基金项目:
国家自然科学基金项目(51907168);
国家轨道交通电气化与自动化工程技术研究中心开放课题重点项目(NEEC-2019-A01);
国家电网公司科技项目(521104190007);
Project Supported by National Natural Science Foundation of China (51507146);
National Rail Transit Electrification and Automation Engineering Technology Research Center Open Project (NEEC-2019-A01);
Science and Technology Project of State Grid Corporation (521104190007);
Insulation equipment on the roof of high-speed trains will cause frictional charging and collision charging with fine particles such as dust and metal particles in the airflow environment, and form surface charges on their surfaces, causing surface discharge phenomena, which will threaten the stability of train power supply in severe cases. In order to study the influence of the airflow on the surface charge dissipation characteristics, a test platform for surface charge accumulation in the airflow environment was built, and the dissipation law of surface charge under different air flow speeds was measured. The mechanism of surface charge conduction in the airflow environment was discussed. The results show that the airflow environment will accelerate the dissipation of surface charges, and the greater the airflow velocity, the faster the dissipation. The surface charge dissipation under the airflow environment is mainly affected by the gas-side recombination and the thin-film conduction dissipation mechanism on the surface of the medium. As the airflow velocity increases for the gas-side neutralization conduction mechanism, the reduced air density leads to an increase in the average free path of gas molecules and the ion mobility and ion concentration in the air increase, which intensifies the rate of surface charge neutralization and dissipation through the gas side.

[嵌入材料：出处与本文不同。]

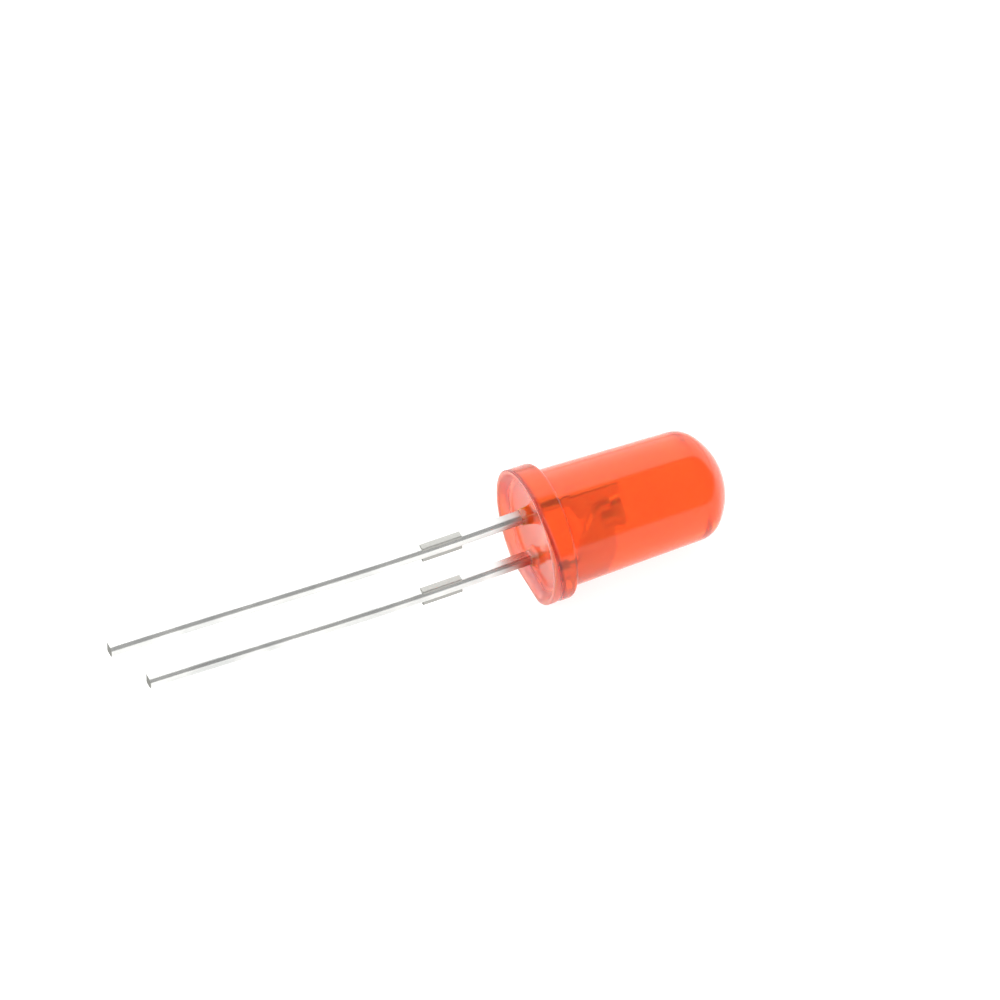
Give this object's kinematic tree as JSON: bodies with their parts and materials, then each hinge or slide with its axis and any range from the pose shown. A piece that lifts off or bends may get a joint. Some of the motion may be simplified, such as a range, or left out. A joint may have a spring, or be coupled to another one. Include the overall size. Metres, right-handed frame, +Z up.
{
  "type": "through hole led",
  "caption": "Round through-hole LED: tinted diffused epoxy lens with flange, cathode flat and low dome, on straight square wire leads.",
  "frame": {"origin": "centre of the footprint, on the surface that the part lies on", "axes": "+X along the lens's axis towards the dome, +Z up, with the anode lead above the cathode lead"},
  "size_m": [0.027, 0.0058, 0.0055],
  "materials": {
    "epoxy": "smooth cast epoxy, red tint, lightly diffused",
    "tinned_steel": "bright tin plating over stamped steel",
    "silver_paste": "matt silver-filled epoxy paste",
    "semiconductor": "sawn crystal",
    "gold": "drawn gold wire"
  },
  "bodies": {
    "root": {"lens": "epoxy", "cathode_lead": "tinned_steel", "anode_lead": "tinned_steel", "die_attach": "silver_paste", "led_die": "semiconductor", "bond_wire": "gold"}
  },
  "joints": []
}
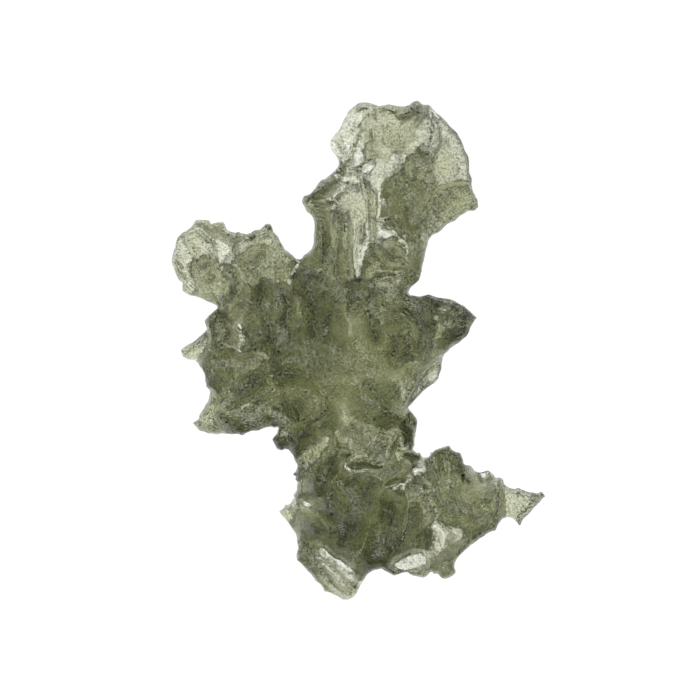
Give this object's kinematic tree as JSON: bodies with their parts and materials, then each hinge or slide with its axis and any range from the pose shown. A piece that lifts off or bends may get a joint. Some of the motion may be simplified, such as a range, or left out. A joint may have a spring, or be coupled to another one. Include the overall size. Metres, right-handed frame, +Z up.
{
  "type": "moldavite",
  "caption": "Flat ragged piece of natural green glass with lobes, thin shards and a pitted, ridged skin, lying on a small flat spot.",
  "frame": {"origin": "middle of the stone's box, at the level of the surface that it lies on", "axes": "+Y along the length, towards the crown lobe with the thin fin; +X across, towards the side with the wedge and the arm; +Z up, out of the broad pitted side"},
  "size_m": [0.0298, 0.0399, 0.0088],
  "materials": {
    "moldavite_glass": "frosted, etched olive-green natural glass, see-through where it is thin"
  },
  "bodies": {
    "root": {"moldavite": "moldavite_glass"}
  },
  "joints": []
}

For the thin layer conduction on the surface of the medium, the air flow will rub the surface of the insulating medium and cause a temperature rise, which affects the trapping/detrapping process of the carrier. It mainlyshows that the trap capture cross-section decreases, and the probability of carrier detrapping increases. As the airflow speed increases, the depth of the trap level continues to decrease, making carriers easier to detrap.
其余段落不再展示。